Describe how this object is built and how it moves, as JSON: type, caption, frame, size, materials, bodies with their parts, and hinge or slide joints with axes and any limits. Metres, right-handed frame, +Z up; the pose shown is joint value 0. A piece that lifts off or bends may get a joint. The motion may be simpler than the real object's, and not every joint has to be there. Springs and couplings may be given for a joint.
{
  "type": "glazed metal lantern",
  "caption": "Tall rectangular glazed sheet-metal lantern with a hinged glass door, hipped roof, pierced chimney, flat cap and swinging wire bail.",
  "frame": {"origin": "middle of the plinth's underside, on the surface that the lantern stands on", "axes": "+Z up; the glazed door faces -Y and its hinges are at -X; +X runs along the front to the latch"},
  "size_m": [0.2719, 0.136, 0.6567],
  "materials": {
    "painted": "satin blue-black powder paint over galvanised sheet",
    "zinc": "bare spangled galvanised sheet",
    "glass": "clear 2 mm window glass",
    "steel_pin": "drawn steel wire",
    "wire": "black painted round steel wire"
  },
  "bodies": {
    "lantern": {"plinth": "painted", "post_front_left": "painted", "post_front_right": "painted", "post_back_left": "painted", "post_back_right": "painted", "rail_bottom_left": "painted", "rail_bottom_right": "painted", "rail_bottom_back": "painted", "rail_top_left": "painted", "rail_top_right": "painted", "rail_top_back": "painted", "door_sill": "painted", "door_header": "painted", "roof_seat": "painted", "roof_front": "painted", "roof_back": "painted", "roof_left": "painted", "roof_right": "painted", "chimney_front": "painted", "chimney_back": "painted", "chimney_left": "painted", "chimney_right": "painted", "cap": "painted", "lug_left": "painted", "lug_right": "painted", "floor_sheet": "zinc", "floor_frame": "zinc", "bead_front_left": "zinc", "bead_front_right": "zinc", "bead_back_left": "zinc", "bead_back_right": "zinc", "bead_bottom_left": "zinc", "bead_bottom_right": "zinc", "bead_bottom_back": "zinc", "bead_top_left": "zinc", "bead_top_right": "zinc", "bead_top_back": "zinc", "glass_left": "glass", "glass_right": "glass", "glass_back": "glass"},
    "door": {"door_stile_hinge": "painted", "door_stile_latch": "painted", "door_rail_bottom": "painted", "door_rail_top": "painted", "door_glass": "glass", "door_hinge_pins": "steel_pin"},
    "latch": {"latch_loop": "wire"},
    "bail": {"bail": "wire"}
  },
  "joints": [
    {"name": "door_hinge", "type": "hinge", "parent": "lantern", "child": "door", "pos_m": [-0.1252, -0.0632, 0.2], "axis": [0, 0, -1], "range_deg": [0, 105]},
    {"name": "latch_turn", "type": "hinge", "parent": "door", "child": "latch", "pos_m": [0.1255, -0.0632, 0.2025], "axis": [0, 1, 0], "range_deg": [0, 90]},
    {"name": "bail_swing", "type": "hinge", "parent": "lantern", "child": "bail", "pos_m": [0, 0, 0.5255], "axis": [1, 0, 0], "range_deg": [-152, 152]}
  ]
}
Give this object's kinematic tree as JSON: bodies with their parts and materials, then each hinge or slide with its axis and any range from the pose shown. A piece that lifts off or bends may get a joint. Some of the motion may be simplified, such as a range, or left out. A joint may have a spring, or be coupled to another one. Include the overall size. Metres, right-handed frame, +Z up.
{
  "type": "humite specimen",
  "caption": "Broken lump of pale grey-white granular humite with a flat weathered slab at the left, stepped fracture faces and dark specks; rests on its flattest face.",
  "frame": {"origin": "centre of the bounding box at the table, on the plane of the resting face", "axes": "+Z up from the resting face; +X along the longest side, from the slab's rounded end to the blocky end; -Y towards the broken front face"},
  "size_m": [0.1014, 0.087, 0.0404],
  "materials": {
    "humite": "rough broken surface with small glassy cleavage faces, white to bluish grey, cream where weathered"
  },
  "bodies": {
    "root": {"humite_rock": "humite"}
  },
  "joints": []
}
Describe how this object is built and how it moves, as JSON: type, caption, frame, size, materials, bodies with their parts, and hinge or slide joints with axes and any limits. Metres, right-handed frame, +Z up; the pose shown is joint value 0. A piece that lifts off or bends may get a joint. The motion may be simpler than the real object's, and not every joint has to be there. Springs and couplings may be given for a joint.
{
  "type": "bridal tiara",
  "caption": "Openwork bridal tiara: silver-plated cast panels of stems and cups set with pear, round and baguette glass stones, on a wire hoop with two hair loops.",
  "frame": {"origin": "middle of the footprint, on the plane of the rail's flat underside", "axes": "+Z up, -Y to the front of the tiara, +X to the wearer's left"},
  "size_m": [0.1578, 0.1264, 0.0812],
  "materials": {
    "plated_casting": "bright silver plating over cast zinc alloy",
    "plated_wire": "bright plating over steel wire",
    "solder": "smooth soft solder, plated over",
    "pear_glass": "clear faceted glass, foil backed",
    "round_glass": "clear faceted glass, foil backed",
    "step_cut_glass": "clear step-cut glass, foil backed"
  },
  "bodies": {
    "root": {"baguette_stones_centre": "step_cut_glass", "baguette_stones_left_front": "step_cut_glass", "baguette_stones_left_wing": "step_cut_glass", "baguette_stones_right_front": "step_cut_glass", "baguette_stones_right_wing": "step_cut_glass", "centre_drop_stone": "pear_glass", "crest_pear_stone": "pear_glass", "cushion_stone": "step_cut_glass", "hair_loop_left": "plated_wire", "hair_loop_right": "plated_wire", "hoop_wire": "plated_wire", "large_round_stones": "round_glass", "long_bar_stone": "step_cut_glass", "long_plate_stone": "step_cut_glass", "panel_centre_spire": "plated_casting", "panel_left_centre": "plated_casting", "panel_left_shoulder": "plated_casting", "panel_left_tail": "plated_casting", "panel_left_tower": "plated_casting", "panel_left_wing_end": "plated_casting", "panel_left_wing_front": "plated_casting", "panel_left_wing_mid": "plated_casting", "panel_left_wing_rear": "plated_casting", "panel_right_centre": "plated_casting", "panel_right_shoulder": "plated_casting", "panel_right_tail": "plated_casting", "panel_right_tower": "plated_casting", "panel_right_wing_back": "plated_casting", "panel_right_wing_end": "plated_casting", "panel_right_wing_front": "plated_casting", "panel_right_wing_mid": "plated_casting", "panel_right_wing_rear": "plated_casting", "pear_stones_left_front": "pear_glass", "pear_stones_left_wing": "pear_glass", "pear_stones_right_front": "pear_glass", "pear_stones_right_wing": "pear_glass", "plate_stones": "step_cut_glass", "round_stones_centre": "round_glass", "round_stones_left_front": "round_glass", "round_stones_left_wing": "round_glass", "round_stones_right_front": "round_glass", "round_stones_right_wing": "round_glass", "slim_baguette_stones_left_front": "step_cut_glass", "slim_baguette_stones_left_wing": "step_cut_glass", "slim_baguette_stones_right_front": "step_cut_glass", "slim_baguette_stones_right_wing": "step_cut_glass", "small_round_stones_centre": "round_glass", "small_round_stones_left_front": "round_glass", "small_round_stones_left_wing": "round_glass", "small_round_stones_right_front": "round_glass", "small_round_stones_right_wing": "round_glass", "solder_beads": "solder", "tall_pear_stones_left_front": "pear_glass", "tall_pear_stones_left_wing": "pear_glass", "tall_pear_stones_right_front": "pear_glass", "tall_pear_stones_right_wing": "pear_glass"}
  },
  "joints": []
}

**Set problem**
Extract the full listing above without alteration.

**Exercise answer**
Describe how this object is built and how it moves, as JSON: type, caption, frame, size, materials, bodies with their parts, and hinge or slide joints with axes and any limits. Metres, right-handed frame, +Z up; the pose shown is joint value 0. A piece that lifts off or bends may get a joint. The motion may be simpler than the real object's, and not every joint has to be there. Springs and couplings may be given for a joint.
{
  "type": "glazed metal lantern",
  "caption": "Tall rectangular glazed sheet-metal lantern with a hinged glass door, hipped roof, pierced chimney, flat cap and swinging wire bail.",
  "frame": {"origin": "middle of the plinth's underside, on the surface that the lantern stands on", "axes": "+Z up; the glazed door faces -Y and its hinges are at -X; +X runs along the front to the latch"},
  "size_m": [0.2719, 0.136, 0.6567],
  "materials": {
    "painted": "satin blue-black powder paint over galvanised sheet",
    "zinc": "bare spangled galvanised sheet",
    "glass": "clear 2 mm window glass",
    "steel_pin": "drawn steel wire",
    "wire": "black painted round steel wire"
  },
  "bodies": {
    "lantern": {"plinth": "painted", "post_front_left": "painted", "post_front_right": "painted", "post_back_left": "painted", "post_back_right": "painted", "rail_bottom_left": "painted", "rail_bottom_right": "painted", "rail_bottom_back": "painted", "rail_top_left": "painted", "rail_top_right": "painted", "rail_top_back": "painted", "door_sill": "painted", "door_header": "painted", "roof_seat": "painted", "roof_front": "painted", "roof_back": "painted", "roof_left": "painted", "roof_right": "painted", "chimney_front": "painted", "chimney_back": "painted", "chimney_left": "painted", "chimney_right": "painted", "cap": "painted", "lug_left": "painted", "lug_right": "painted", "floor_sheet": "zinc", "floor_frame": "zinc", "bead_front_left": "zinc", "bead_front_right": "zinc", "bead_back_left": "zinc", "bead_back_right": "zinc", "bead_bottom_left": "zinc", "bead_bottom_right": "zinc", "bead_bottom_back": "zinc", "bead_top_left": "zinc", "bead_top_right": "zinc", "bead_top_back": "zinc", "glass_left": "glass", "glass_right": "glass", "glass_back": "glass"},
    "door": {"door_stile_hinge": "painted", "door_stile_latch": "painted", "door_rail_bottom": "painted", "door_rail_top": "painted", "door_glass": "glass", "door_hinge_pins": "steel_pin"},
    "latch": {"latch_loop": "wire"},
    "bail": {"bail": "wire"}
  },
  "joints": [
    {"name": "door_hinge", "type": "hinge", "parent": "lantern", "child": "door", "pos_m": [-0.1252, -0.0632, 0.2], "axis": [0, 0, -1], "range_deg": [0, 105]},
    {"name": "latch_turn", "type": "hinge", "parent": "door", "child": "latch", "pos_m": [0.1255, -0.0632, 0.2025], "axis": [0, 1, 0], "range_deg": [0, 90]},
    {"name": "bail_swing", "type": "hinge", "parent": "lantern", "child": "bail", "pos_m": [0, 0, 0.5255], "axis": [1, 0, 0], "range_deg": [-152, 152]}
  ]
}
Give this object's kinematic tree as JSON: bodies with their parts and materials, then each hinge or slide with its axis and any range from the pose shown. A piece that lifts off or bends may get a joint. Some of the motion may be simplified, such as a range, or left out. A joint may have a spring, or be coupled to another one. Include the overall size. Metres, right-handed frame, +Z up.
{
  "type": "humite specimen",
  "caption": "Broken lump of pale grey-white granular humite with a flat weathered slab at the left, stepped fracture faces and dark specks; rests on its flattest face.",
  "frame": {"origin": "centre of the bounding box at the table, on the plane of the resting face", "axes": "+Z up from the resting face; +X along the longest side, from the slab's rounded end to the blocky end; -Y towards the broken front face"},
  "size_m": [0.1014, 0.087, 0.0404],
  "materials": {
    "humite": "rough broken surface with small glassy cleavage faces, white to bluish grey, cream where weathered"
  },
  "bodies": {
    "root": {"humite_rock": "humite"}
  },
  "joints": []
}
Describe how this object is built and how it moves, as JSON: type, caption, frame, size, materials, bodies with their parts, and hinge or slide joints with axes and any limits. Metres, right-handed frame, +Z up; the pose shown is joint value 0. A piece that lifts off or bends may get a joint. The motion may be simpler than the real object's, and not every joint has to be there. Springs and couplings may be given for a joint.
{
  "type": "bridal tiara",
  "caption": "Openwork bridal tiara: silver-plated cast panels of stems and cups set with pear, round and baguette glass stones, on a wire hoop with two hair loops.",
  "frame": {"origin": "middle of the footprint, on the plane of the rail's flat underside", "axes": "+Z up, -Y to the front of the tiara, +X to the wearer's left"},
  "size_m": [0.1578, 0.1264, 0.0812],
  "materials": {
    "plated_casting": "bright silver plating over cast zinc alloy",
    "plated_wire": "bright plating over steel wire",
    "solder": "smooth soft solder, plated over",
    "pear_glass": "clear faceted glass, foil backed",
    "round_glass": "clear faceted glass, foil backed",
    "step_cut_glass": "clear step-cut glass, foil backed"
  },
  "bodies": {
    "root": {"baguette_stones_centre": "step_cut_glass", "baguette_stones_left_front": "step_cut_glass", "baguette_stones_left_wing": "step_cut_glass", "baguette_stones_right_front": "step_cut_glass", "baguette_stones_right_wing": "step_cut_glass", "centre_drop_stone": "pear_glass", "crest_pear_stone": "pear_glass", "cushion_stone": "step_cut_glass", "hair_loop_left": "plated_wire", "hair_loop_right": "plated_wire", "hoop_wire": "plated_wire", "large_round_stones": "round_glass", "long_bar_stone": "step_cut_glass", "long_plate_stone": "step_cut_glass", "panel_centre_spire": "plated_casting", "panel_left_centre": "plated_casting", "panel_left_shoulder": "plated_casting", "panel_left_tail": "plated_casting", "panel_left_tower": "plated_casting", "panel_left_wing_end": "plated_casting", "panel_left_wing_front": "plated_casting", "panel_left_wing_mid": "plated_casting", "panel_left_wing_rear": "plated_casting", "panel_right_centre": "plated_casting", "panel_right_shoulder": "plated_casting", "panel_right_tail": "plated_casting", "panel_right_tower": "plated_casting", "panel_right_wing_back": "plated_casting", "panel_right_wing_end": "plated_casting", "panel_right_wing_front": "plated_casting", "panel_right_wing_mid": "plated_casting", "panel_right_wing_rear": "plated_casting", "pear_stones_left_front": "pear_glass", "pear_stones_left_wing": "pear_glass", "pear_stones_right_front": "pear_glass", "pear_stones_right_wing": "pear_glass", "plate_stones": "step_cut_glass", "round_stones_centre": "round_glass", "round_stones_left_front": "round_glass", "round_stones_left_wing": "round_glass", "round_stones_right_front": "round_glass", "round_stones_right_wing": "round_glass", "slim_baguette_stones_left_front": "step_cut_glass", "slim_baguette_stones_left_wing": "step_cut_glass", "slim_baguette_stones_right_front": "step_cut_glass", "slim_baguette_stones_right_wing": "step_cut_glass", "small_round_stones_centre": "round_glass", "small_round_stones_left_front": "round_glass", "small_round_stones_left_wing": "round_glass", "small_round_stones_right_front": "round_glass", "small_round_stones_right_wing": "round_glass", "solder_beads": "solder", "tall_pear_stones_left_front": "pear_glass", "tall_pear_stones_left_wing": "pear_glass", "tall_pear_stones_right_front": "pear_glass", "tall_pear_stones_right_wing": "pear_glass"}
  },
  "joints": []
}